Komitmen Transisi Energi Indonesia Harus Tinggi

Penulis : Kennial Laia

Energi

Rabu, 20 September 2023

Editor : Yosep Suprayogi

BETAHITA.ID -  Transisi energi di sektor ketenagalistrikan di Indonesia harus mengedepankan prinsip berkeadilan dan terjangkau bagi masyarakat luas. Menurut Institute for Essential Services Reform (IESR), hal ini dapat dilakukan dengan komitmen jangka panjang, serta kebijakan yang membuka peluang investasi bagi pengembangan energi terbarukan dan teknologinya. 

Manajer Program Transformasi Energi IESR, Deon Arinaldo, mengatakan infrastruktur energi memiliki masa operasi lebih dari dua dekade. Karena itu investasi di sektor tersebut memerlukan kepastian hukum dan kebijakan jangka panjang. 

“Hal ini penting agar pengembang proyek energi dan lembaga keuangan dapat memperhitungkan risiko dari proyek tersebut,” ujar Deon dalam Indonesian Energy Transition Dialogue (IETD) 2023 yang digelar pada 18-20 September 2023. 

“Apalagi, proyek energi terbarukan relatif memerlukan investasi besar di awal dibandingkan sumber energi lainnya. Dengan komitmen target jangka panjang dan juga sinergi dari berbagai kebijakan dan regulasi yang ada, maka tingkat risiko investasi dapat ditekan sehingga proyek energi terbarukan tetap bankable dengan pendanaan bunga rendah,” jelas Deon.

Kampanye Greenpeace memproyeksikan pesan untuk transisi ke energi bersih di Pantai Melasti, Bali, 14 November 2022. Aksi tersebut bersamaan dengan digelarnya KTT G20 di bawah presidensi Indonesia. Dok Greenpeace

Kepala Badan Kebijakan Fiskal Kementerian Keuangan, Febrio Nathan Kacaribu, mengatakan setiap transisi yang dilakukan oleh negara berkembang seperti Indonesia harus berlangsung secara adil dan terjangkau. 

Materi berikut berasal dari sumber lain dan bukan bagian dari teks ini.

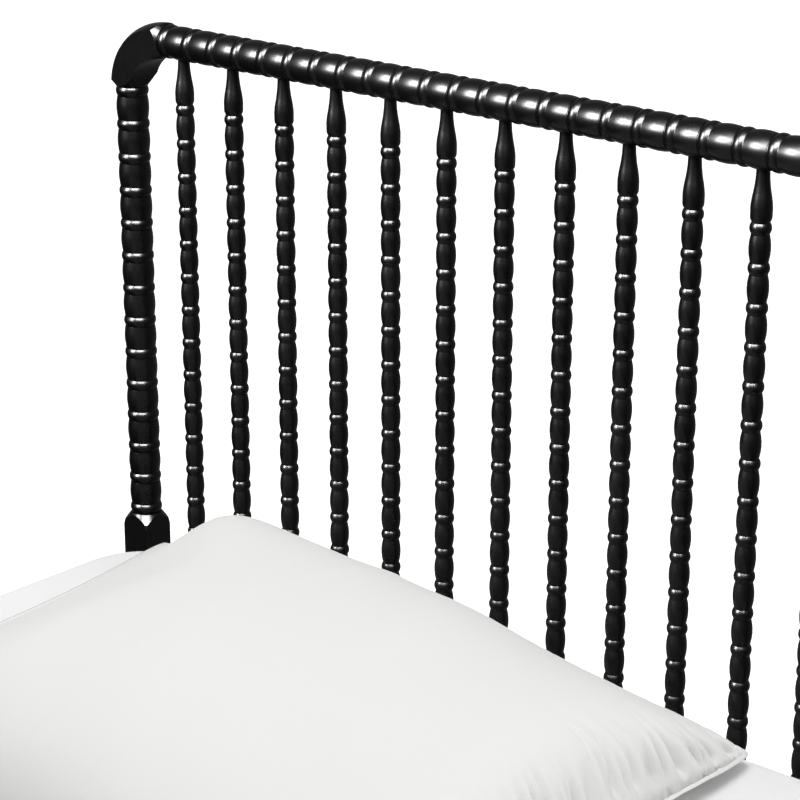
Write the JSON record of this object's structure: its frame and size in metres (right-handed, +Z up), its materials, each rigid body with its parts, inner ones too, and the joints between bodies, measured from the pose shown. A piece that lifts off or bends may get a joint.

Menurut Febrio, biaya yang dibutuhkan untuk mencapai Updated Nationally Determined Contribution (NDC) sebesar 29% dengan usaha sendiri pada 2030 di sektor energi mencapai Rp 3.900 triliun. Sementara kebutuhan finansial untuk Enhanced NDC dengan target penurunan emisi tanpa syarat sebesar 31,89%, saat ini masih dalam proses estimasi.

Febrio mengatakan, pemerintah telah melakukan sejumlah terobosan dalam upaya pembiayaan transisi energi di Indonesia. Salah satunya memperluas investasi melalui sukuk hijau dengan total mobilisasi investasi dari penerbitan sukuk hijau mencapai USD 6,54 miliar dari periode 2018-2022. Selain itu, implementasi beberapa kerangka kerja regulasi dalam Energy Transition Mechanism (ETM) juga dilakukan. Febrio menekankan kolaborasi untuk blended finance (pendanaan campuran) dengan sektor swasta semakin berpeluang besar.

“Salah satu hambatan dari sektor swasta (untuk berinvestasi di transisi energi--red.) adalah kurangnya pemahaman yang sama. Tahun ini, dengan Indonesia sebagai ketua ASEAN, salah satu yang disepakati adalah kegiatan transisi juga akan mencakup pengakhiran dini operasional PLTU batubara yang termasuk dalam taksonomi keuangan transisi. Terdapat ketentuan hijau dengan batasan tertentu yang dapat dibiayai sektor swasta, misalnya, jika pensiun dini sebelum 2040, maka sektor swasta bergabung (membiayai--red.),” ungkap Febrio.

Sekretaris Jenderal Kementerian Energi dan Sumber Daya Mineral, Dadan Kusdiana, mengatakan tren biaya energi terbarukan cenderung menurun. Sementara itu energi fosil seperti batubara semakin meningkat. Menurutnya, meskipun kebutuhan investasi untuk transisi energi sangat besar, namun Indonesia memiliki potensi energi terbarukan dan berbagai bentuk pembiayaan yang juga berasal dari berbagai- organisasi internasional.

“Investasi yang besar sebenarnya menjadi peluang untuk mentransisi sektor energi.  Memang akan ada peningkatan biaya, namun kita akan merasakan manfaat dari penurunan biaya energi terbarukan dalam periode jangka yang panjang,” kata Dadan.